In a typical stock split, a company might declare a 2-for-1 split, meaning each existing share is divided into two. For instance, if a company with a share price of £100 decides to conduct a 2-for-1 stock split, each share would be worth £50 post-split, but shareholders would own twice as many shares. This adjustment does not affect the total value of the shareholder's investment nor the company's market capitalisation, which remains the same at the initial level.
Real-world examples illustrate the effect of stock splits on market dynamics. Consider Apple Inc., which executed a 4-for-1 stock split in August 2020. Before the split, Apple's share price was approximately $500. Post-split, the share price adjusted to around $125, making it more affordable for a broader range of investors. Consequently, the increased accessibility often leads to greater trading volume and liquidity. However, the intrinsic value of the company remains unaffected by the split itself.
For traders, understanding stock splits is crucial when evaluating broker platforms.
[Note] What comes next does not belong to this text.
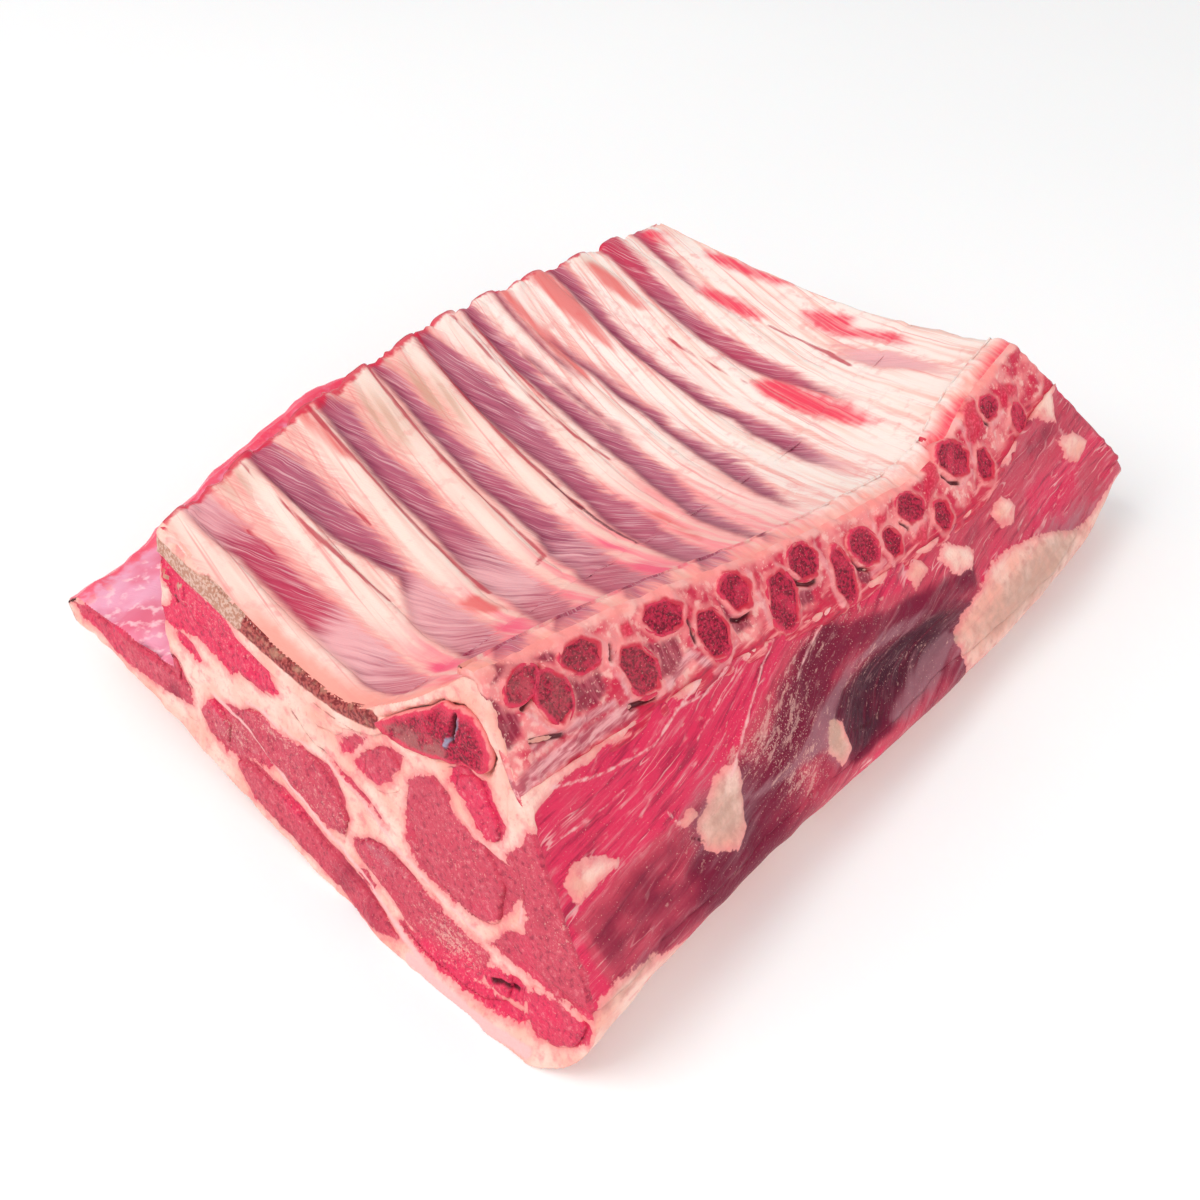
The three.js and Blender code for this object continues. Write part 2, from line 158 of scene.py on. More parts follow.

Brokers that provide real-time updates and flexible trading options are advantageous when handling stock splits. A split can affect trading strategies, particularly those focused on price movements and volume. As splits can increase liquidity, traders might find more opportunities in short-term trading.
Additionally, brokers offering fractional share trading might present an alternative to stock splits by allowing investors to purchase portions of high-priced stocks without waiting for a split. Traders should consider these factors when selecting a broker, ensuring they can effectively capitalise on stock split events.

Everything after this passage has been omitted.